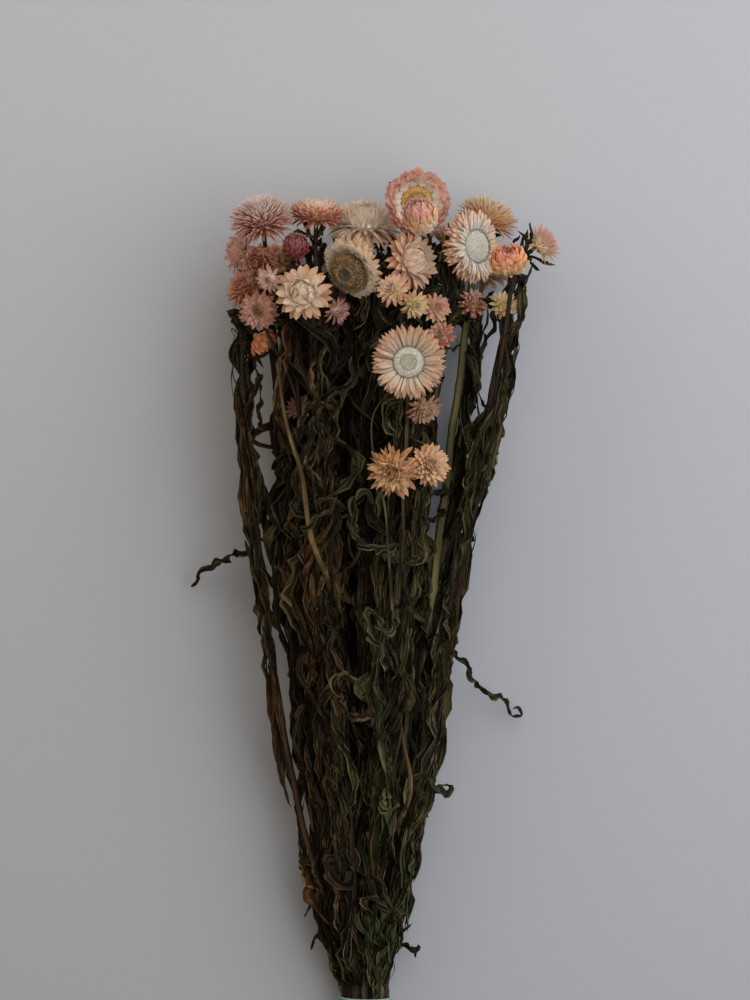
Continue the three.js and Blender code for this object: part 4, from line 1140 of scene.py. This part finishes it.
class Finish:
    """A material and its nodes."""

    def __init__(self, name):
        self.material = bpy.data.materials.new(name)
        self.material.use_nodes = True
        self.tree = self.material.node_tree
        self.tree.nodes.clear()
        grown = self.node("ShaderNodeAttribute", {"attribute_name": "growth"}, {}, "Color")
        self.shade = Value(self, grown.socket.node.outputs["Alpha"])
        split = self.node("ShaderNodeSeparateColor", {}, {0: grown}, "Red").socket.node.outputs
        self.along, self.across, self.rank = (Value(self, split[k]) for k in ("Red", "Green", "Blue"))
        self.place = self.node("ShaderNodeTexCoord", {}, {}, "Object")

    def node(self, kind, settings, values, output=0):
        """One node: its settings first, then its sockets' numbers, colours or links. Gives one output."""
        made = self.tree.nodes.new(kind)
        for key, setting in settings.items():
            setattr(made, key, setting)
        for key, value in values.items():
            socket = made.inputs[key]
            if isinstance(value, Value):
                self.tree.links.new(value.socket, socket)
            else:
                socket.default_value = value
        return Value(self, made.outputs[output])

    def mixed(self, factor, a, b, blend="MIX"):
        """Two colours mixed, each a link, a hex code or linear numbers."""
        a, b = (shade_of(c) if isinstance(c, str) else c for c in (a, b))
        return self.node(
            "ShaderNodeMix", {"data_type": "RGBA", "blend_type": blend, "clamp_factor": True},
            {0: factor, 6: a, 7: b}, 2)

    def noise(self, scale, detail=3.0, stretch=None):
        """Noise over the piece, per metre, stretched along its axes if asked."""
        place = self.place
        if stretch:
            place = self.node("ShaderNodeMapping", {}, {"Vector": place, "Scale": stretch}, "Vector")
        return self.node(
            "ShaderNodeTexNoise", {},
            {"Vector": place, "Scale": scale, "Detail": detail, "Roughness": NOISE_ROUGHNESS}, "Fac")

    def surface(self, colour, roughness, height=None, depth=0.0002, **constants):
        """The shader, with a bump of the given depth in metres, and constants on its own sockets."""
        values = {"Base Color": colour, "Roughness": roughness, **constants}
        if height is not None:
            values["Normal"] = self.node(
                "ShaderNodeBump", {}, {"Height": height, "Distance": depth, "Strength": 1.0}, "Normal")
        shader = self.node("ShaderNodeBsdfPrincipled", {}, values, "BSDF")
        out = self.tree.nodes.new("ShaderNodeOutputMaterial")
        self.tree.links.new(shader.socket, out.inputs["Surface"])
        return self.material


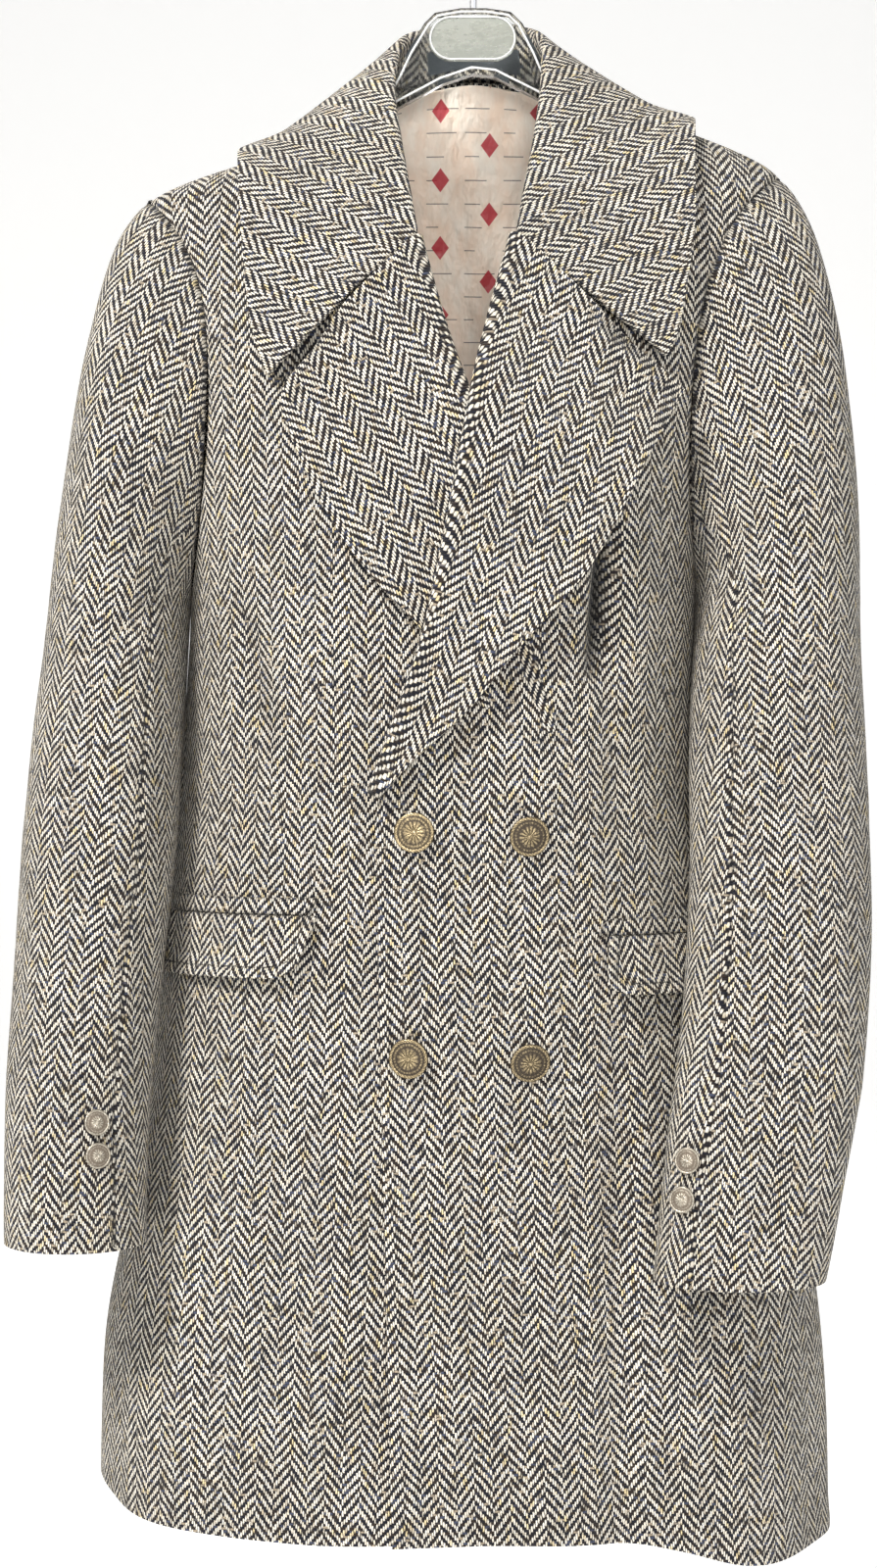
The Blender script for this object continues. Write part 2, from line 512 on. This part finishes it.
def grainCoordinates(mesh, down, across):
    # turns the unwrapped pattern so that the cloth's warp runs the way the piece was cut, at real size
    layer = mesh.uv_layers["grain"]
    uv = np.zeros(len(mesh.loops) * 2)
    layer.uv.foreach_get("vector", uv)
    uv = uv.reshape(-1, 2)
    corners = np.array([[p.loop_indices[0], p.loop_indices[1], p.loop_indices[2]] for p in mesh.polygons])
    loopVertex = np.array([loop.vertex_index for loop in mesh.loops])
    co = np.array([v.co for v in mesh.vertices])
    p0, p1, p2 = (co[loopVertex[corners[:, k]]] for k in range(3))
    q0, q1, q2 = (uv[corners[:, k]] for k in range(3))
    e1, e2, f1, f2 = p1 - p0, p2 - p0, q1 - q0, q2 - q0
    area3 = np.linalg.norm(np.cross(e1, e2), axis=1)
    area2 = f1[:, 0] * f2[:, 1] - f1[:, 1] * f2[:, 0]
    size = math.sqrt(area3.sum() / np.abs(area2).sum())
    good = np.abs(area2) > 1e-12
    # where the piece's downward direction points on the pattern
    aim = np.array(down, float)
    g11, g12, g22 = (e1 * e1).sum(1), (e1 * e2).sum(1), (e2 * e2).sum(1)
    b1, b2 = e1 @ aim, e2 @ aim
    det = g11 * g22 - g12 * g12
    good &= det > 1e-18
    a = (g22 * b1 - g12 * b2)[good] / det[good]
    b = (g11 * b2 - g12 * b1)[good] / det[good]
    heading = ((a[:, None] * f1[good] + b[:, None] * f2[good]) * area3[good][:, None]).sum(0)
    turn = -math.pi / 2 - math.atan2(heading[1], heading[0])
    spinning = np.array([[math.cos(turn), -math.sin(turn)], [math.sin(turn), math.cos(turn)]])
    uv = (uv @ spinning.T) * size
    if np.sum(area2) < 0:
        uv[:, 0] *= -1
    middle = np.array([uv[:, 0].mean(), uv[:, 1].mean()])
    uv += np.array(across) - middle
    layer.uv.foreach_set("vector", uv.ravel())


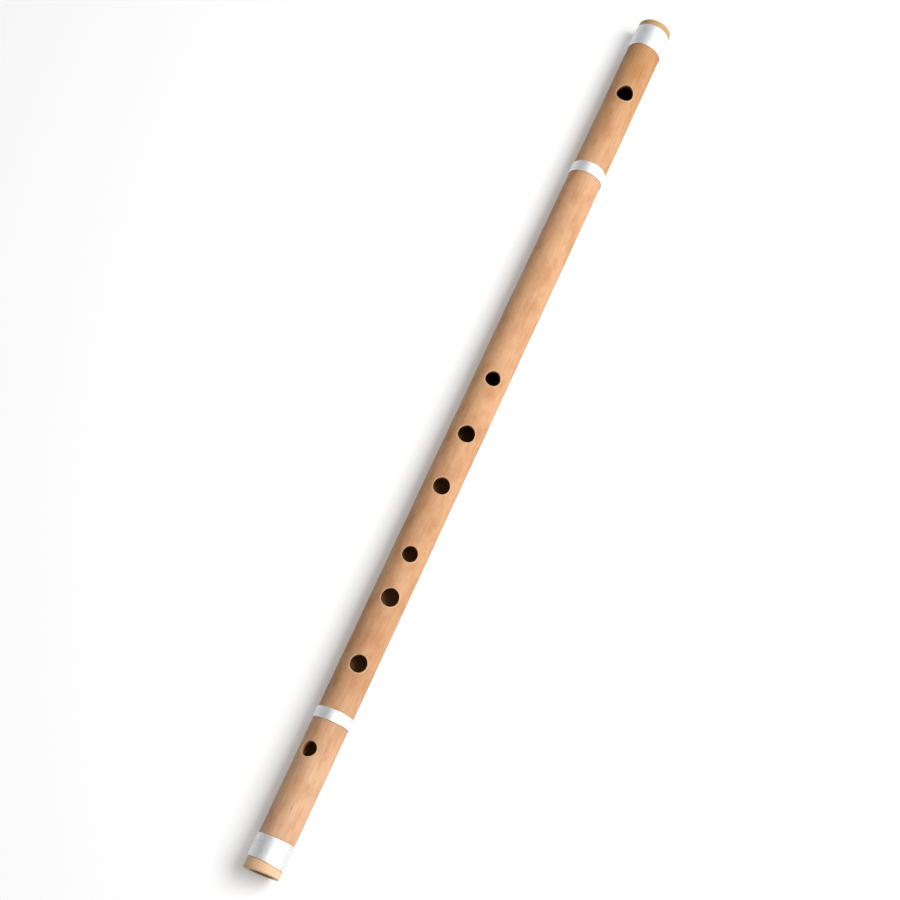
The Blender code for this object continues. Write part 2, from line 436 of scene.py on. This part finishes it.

Task goal:
Every line above should be printed again exactly as it stands.

Solution below:
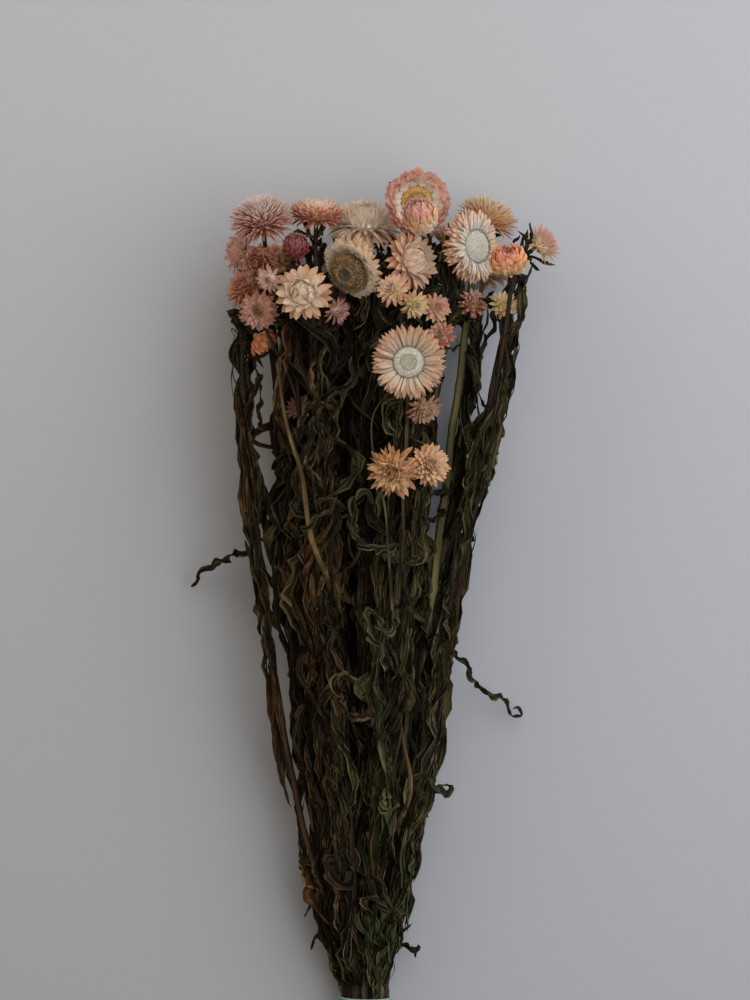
Continue the three.js and Blender code for this object: part 4, from line 1140 of scene.py. This part finishes it.
class Finish:
    """A material and its nodes."""

    def __init__(self, name):
        self.material = bpy.data.materials.new(name)
        self.material.use_nodes = True
        self.tree = self.material.node_tree
        self.tree.nodes.clear()
        grown = self.node("ShaderNodeAttribute", {"attribute_name": "growth"}, {}, "Color")
        self.shade = Value(self, grown.socket.node.outputs["Alpha"])
        split = self.node("ShaderNodeSeparateColor", {}, {0: grown}, "Red").socket.node.outputs
        self.along, self.across, self.rank = (Value(self, split[k]) for k in ("Red", "Green", "Blue"))
        self.place = self.node("ShaderNodeTexCoord", {}, {}, "Object")

    def node(self, kind, settings, values, output=0):
        """One node: its settings first, then its sockets' numbers, colours or links. Gives one output."""
        made = self.tree.nodes.new(kind)
        for key, setting in settings.items():
            setattr(made, key, setting)
        for key, value in values.items():
            socket = made.inputs[key]
            if isinstance(value, Value):
                self.tree.links.new(value.socket, socket)
            else:
                socket.default_value = value
        return Value(self, made.outputs[output])

    def mixed(self, factor, a, b, blend="MIX"):
        """Two colours mixed, each a link, a hex code or linear numbers."""
        a, b = (shade_of(c) if isinstance(c, str) else c for c in (a, b))
        return self.node(
            "ShaderNodeMix", {"data_type": "RGBA", "blend_type": blend, "clamp_factor": True},
            {0: factor, 6: a, 7: b}, 2)

    def noise(self, scale, detail=3.0, stretch=None):
        """Noise over the piece, per metre, stretched along its axes if asked."""
        place = self.place
        if stretch:
            place = self.node("ShaderNodeMapping", {}, {"Vector": place, "Scale": stretch}, "Vector")
        return self.node(
            "ShaderNodeTexNoise", {},
            {"Vector": place, "Scale": scale, "Detail": detail, "Roughness": NOISE_ROUGHNESS}, "Fac")

    def surface(self, colour, roughness, height=None, depth=0.0002, **constants):
        """The shader, with a bump of the given depth in metres, and constants on its own sockets."""
        values = {"Base Color": colour, "Roughness": roughness, **constants}
        if height is not None:
            values["Normal"] = self.node(
                "ShaderNodeBump", {}, {"Height": height, "Distance": depth, "Strength": 1.0}, "Normal")
        shader = self.node("ShaderNodeBsdfPrincipled", {}, values, "BSDF")
        out = self.tree.nodes.new("ShaderNodeOutputMaterial")
        self.tree.links.new(shader.socket, out.inputs["Surface"])
        return self.material


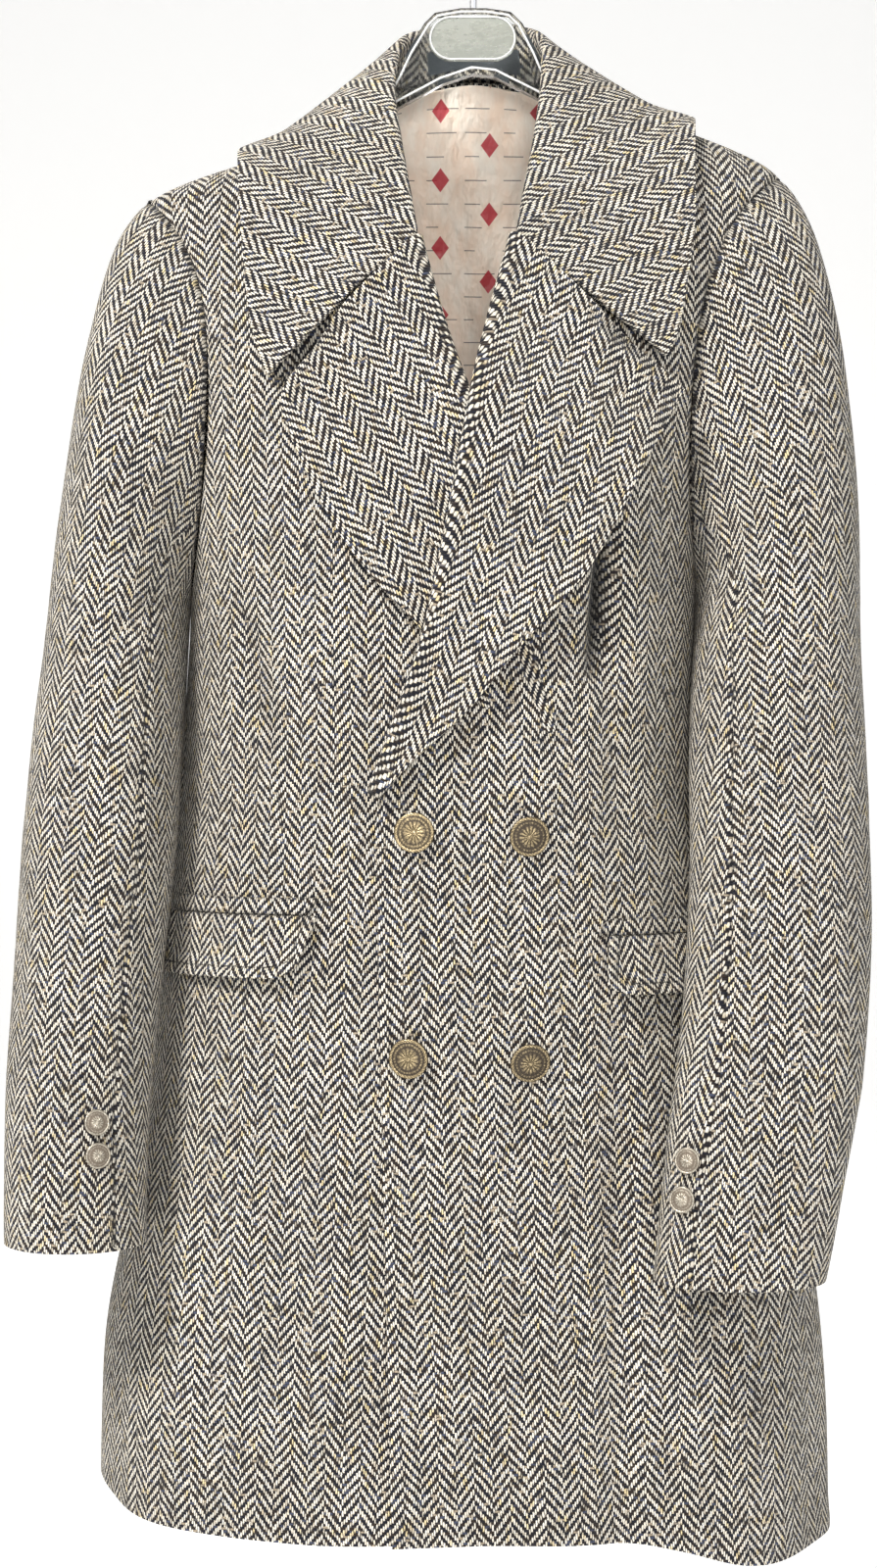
The Blender script for this object continues. Write part 2, from line 512 on. This part finishes it.
def grainCoordinates(mesh, down, across):
    # turns the unwrapped pattern so that the cloth's warp runs the way the piece was cut, at real size
    layer = mesh.uv_layers["grain"]
    uv = np.zeros(len(mesh.loops) * 2)
    layer.uv.foreach_get("vector", uv)
    uv = uv.reshape(-1, 2)
    corners = np.array([[p.loop_indices[0], p.loop_indices[1], p.loop_indices[2]] for p in mesh.polygons])
    loopVertex = np.array([loop.vertex_index for loop in mesh.loops])
    co = np.array([v.co for v in mesh.vertices])
    p0, p1, p2 = (co[loopVertex[corners[:, k]]] for k in range(3))
    q0, q1, q2 = (uv[corners[:, k]] for k in range(3))
    e1, e2, f1, f2 = p1 - p0, p2 - p0, q1 - q0, q2 - q0
    area3 = np.linalg.norm(np.cross(e1, e2), axis=1)
    area2 = f1[:, 0] * f2[:, 1] - f1[:, 1] * f2[:, 0]
    size = math.sqrt(area3.sum() / np.abs(area2).sum())
    good = np.abs(area2) > 1e-12
    # where the piece's downward direction points on the pattern
    aim = np.array(down, float)
    g11, g12, g22 = (e1 * e1).sum(1), (e1 * e2).sum(1), (e2 * e2).sum(1)
    b1, b2 = e1 @ aim, e2 @ aim
    det = g11 * g22 - g12 * g12
    good &= det > 1e-18
    a = (g22 * b1 - g12 * b2)[good] / det[good]
    b = (g11 * b2 - g12 * b1)[good] / det[good]
    heading = ((a[:, None] * f1[good] + b[:, None] * f2[good]) * area3[good][:, None]).sum(0)
    turn = -math.pi / 2 - math.atan2(heading[1], heading[0])
    spinning = np.array([[math.cos(turn), -math.sin(turn)], [math.sin(turn), math.cos(turn)]])
    uv = (uv @ spinning.T) * size
    if np.sum(area2) < 0:
        uv[:, 0] *= -1
    middle = np.array([uv[:, 0].mean(), uv[:, 1].mean()])
    uv += np.array(across) - middle
    layer.uv.foreach_set("vector", uv.ravel())


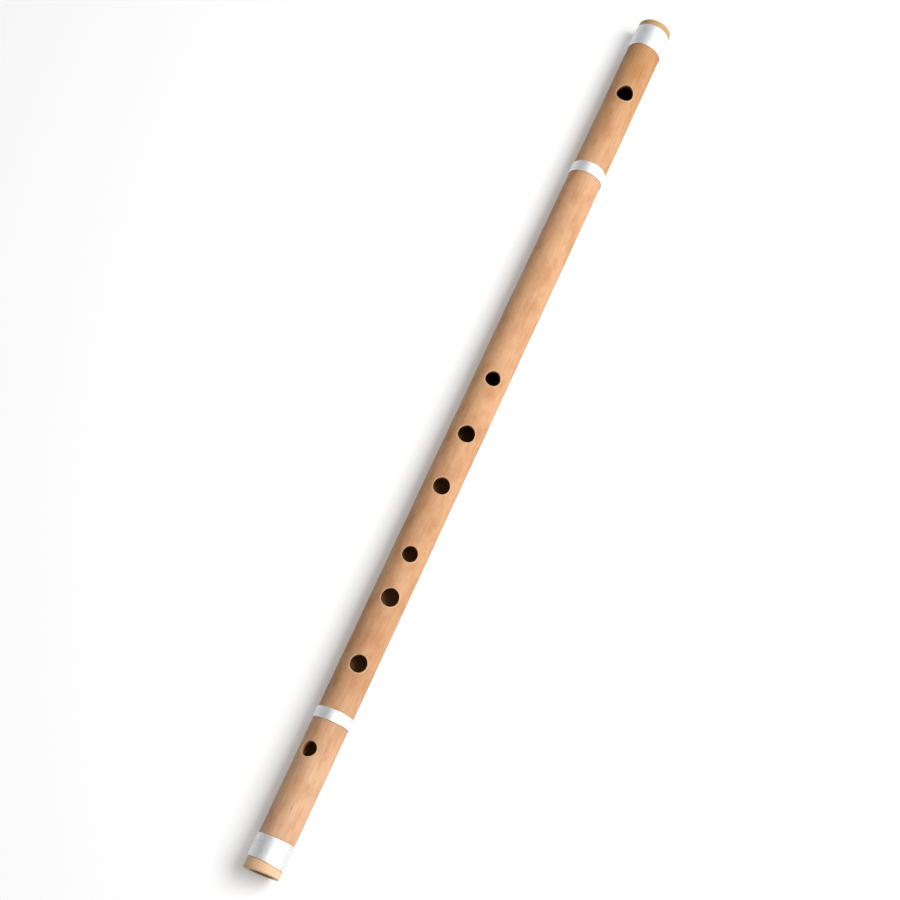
The Blender code for this object continues. Write part 2, from line 436 of scene.py on. This part finishes it.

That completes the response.